Data extract

- - - - - - -

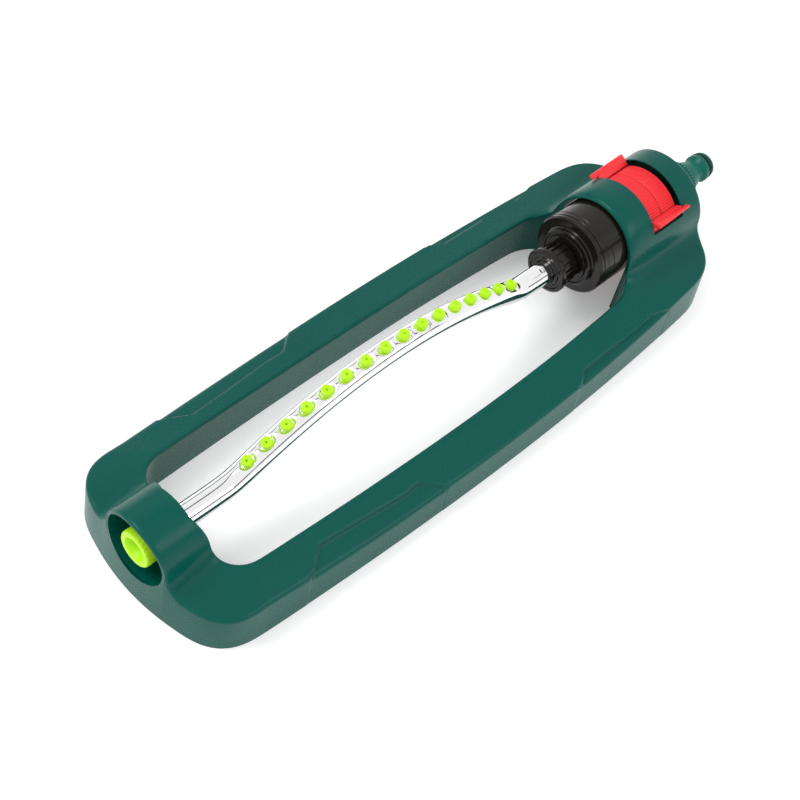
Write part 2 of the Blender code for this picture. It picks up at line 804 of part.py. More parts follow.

- - - - - - -

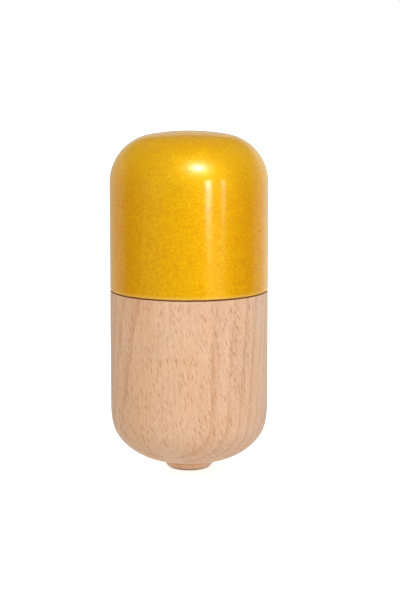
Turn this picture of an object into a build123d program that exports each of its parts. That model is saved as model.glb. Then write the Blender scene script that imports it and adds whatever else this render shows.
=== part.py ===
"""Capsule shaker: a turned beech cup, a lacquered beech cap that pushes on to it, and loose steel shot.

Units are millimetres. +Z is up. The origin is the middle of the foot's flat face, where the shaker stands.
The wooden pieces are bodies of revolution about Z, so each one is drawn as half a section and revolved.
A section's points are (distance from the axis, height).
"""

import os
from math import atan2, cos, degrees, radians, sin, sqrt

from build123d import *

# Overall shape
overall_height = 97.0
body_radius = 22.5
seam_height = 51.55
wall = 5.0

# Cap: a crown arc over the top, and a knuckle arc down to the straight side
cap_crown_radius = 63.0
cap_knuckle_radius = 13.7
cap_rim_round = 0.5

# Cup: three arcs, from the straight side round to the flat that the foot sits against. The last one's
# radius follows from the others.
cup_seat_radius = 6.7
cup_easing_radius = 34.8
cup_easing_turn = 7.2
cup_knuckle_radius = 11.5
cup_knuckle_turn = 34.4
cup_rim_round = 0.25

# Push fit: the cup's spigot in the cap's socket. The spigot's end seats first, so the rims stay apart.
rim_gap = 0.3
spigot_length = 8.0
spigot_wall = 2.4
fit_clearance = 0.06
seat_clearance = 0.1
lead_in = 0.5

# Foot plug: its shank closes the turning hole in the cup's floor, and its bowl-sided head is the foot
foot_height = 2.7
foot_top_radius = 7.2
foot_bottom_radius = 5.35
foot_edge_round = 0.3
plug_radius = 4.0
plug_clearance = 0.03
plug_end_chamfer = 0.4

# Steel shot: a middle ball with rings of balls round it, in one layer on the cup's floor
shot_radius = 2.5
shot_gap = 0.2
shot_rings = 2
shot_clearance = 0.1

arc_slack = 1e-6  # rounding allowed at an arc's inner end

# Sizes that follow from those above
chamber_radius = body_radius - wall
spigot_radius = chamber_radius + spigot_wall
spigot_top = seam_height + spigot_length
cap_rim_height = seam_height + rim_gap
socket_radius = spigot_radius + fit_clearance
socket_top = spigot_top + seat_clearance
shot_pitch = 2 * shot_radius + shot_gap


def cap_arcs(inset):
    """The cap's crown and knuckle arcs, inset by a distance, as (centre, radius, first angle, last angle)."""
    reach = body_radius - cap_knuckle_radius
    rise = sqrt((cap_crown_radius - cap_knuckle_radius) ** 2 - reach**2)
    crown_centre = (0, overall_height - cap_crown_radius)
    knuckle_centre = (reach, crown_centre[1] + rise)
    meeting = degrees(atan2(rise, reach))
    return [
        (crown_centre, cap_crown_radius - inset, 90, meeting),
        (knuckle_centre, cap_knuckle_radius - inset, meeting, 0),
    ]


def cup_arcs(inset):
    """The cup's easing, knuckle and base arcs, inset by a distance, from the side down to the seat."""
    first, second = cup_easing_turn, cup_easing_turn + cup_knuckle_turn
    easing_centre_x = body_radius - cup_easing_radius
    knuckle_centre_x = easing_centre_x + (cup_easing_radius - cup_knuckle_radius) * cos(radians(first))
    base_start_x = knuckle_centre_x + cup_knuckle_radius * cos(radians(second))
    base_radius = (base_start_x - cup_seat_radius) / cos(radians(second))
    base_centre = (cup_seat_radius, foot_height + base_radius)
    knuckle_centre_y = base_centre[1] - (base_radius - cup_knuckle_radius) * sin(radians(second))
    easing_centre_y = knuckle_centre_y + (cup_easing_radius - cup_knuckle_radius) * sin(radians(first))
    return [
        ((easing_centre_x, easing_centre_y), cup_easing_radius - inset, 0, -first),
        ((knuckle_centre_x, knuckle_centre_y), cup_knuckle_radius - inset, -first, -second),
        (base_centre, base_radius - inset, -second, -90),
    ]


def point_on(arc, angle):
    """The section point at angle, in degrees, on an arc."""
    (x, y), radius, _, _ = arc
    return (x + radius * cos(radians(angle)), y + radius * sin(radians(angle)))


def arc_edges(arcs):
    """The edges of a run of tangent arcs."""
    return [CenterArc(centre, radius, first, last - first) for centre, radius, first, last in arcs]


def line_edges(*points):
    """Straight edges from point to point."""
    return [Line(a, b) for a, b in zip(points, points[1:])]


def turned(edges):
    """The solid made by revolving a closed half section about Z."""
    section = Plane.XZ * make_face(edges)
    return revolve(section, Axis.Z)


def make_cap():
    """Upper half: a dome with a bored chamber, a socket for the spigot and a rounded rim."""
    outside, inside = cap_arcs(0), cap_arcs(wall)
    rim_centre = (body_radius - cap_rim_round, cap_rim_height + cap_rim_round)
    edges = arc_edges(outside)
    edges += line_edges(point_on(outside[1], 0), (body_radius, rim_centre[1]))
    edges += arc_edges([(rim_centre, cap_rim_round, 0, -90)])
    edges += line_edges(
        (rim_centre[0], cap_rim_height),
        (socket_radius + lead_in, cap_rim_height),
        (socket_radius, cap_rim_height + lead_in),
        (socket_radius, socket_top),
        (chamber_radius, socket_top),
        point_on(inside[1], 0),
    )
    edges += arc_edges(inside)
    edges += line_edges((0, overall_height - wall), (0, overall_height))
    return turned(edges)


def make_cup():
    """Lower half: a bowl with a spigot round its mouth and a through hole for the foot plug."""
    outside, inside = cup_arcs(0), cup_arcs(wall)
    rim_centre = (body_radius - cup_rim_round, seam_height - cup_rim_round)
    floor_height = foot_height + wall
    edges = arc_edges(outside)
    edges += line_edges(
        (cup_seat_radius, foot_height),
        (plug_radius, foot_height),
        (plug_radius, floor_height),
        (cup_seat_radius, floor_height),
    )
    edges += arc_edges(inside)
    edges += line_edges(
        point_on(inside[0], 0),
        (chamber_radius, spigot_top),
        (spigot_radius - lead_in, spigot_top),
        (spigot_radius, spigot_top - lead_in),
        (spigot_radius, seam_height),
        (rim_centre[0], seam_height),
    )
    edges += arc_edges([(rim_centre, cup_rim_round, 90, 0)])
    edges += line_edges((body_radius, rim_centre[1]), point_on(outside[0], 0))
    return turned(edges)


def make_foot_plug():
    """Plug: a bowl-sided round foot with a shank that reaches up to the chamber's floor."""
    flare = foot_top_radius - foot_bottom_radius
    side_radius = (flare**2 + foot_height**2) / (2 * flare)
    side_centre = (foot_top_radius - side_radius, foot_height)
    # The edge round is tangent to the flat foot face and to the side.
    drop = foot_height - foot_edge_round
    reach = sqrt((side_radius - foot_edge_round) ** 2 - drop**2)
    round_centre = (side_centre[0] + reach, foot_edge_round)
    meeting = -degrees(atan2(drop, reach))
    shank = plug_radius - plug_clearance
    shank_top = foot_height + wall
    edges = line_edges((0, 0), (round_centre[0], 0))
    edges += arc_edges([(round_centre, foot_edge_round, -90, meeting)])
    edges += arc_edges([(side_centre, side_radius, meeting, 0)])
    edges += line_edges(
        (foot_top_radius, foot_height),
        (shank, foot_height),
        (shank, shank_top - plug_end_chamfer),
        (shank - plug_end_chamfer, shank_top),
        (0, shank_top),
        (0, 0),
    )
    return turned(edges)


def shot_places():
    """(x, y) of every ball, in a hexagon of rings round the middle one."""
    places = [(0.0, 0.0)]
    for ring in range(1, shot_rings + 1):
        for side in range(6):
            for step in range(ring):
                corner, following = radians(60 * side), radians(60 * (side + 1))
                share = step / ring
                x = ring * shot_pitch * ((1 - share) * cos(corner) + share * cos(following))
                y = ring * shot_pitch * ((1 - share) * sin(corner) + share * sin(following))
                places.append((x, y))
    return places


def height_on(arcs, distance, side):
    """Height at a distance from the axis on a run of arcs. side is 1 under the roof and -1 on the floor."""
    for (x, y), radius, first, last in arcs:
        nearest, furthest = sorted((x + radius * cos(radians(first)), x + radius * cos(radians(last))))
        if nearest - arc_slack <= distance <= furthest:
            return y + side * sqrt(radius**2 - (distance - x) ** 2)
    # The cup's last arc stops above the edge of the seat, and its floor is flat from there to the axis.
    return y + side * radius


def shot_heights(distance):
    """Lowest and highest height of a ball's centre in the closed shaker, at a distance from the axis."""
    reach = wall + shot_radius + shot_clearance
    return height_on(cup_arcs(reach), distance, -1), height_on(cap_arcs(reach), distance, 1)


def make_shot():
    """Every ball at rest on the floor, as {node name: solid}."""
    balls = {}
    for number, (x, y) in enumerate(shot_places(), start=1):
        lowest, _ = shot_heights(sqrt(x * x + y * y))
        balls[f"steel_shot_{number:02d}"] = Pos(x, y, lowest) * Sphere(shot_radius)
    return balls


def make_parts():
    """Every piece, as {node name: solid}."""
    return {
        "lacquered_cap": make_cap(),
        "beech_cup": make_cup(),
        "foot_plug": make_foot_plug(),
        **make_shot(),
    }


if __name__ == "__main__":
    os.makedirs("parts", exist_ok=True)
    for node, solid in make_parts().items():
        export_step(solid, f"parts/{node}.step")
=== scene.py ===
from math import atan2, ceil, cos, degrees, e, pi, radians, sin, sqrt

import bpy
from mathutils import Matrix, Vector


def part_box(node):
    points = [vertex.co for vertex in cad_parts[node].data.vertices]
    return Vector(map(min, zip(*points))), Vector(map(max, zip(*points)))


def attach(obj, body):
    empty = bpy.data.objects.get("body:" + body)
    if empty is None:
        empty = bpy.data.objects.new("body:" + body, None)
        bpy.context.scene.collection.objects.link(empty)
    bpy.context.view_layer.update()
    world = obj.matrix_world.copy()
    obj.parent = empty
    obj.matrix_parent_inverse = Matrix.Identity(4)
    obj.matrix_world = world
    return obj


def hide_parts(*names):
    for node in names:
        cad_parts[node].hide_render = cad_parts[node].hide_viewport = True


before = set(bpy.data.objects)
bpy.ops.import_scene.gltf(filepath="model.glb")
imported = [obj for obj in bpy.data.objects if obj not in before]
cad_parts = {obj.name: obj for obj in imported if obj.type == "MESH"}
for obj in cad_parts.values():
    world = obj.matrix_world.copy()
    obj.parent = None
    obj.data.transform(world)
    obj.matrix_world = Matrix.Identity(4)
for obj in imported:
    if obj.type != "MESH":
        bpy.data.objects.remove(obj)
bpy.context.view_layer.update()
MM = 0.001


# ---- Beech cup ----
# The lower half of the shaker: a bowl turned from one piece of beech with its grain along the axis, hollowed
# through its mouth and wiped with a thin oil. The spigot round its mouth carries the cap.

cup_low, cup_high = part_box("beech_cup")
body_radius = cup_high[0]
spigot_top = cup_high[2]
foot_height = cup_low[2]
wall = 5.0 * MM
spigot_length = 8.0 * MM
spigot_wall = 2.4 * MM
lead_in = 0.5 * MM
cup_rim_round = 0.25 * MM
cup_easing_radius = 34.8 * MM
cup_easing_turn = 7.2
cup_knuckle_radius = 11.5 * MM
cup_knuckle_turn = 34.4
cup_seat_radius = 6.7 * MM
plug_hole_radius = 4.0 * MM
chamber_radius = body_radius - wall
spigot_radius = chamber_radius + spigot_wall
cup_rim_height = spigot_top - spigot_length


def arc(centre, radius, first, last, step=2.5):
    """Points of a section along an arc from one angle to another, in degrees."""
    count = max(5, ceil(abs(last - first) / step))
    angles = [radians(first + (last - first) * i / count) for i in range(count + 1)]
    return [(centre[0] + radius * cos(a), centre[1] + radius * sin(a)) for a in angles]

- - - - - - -

Direction
Please return, exactly as they appear, the lines starting at the one that contains "return balls" and ending at the one that contains "bpy.context.scene.collection.objects.link(empty)".

Solved problem
    return balls


def make_parts():
    """Every piece, as {node name: solid}."""
    return {
        "lacquered_cap": make_cap(),
        "beech_cup": make_cup(),
        "foot_plug": make_foot_plug(),
        **make_shot(),
    }


if __name__ == "__main__":
    os.makedirs("parts", exist_ok=True)
    for node, solid in make_parts().items():
        export_step(solid, f"parts/{node}.step")
=== scene.py ===
from math import atan2, ceil, cos, degrees, e, pi, radians, sin, sqrt

import bpy
from mathutils import Matrix, Vector


def part_box(node):
    points = [vertex.co for vertex in cad_parts[node].data.vertices]
    return Vector(map(min, zip(*points))), Vector(map(max, zip(*points)))


def attach(obj, body):
    empty = bpy.data.objects.get("body:" + body)
    if empty is None:
        empty = bpy.data.objects.new("body:" + body, None)
        bpy.context.scene.collection.objects.link(empty)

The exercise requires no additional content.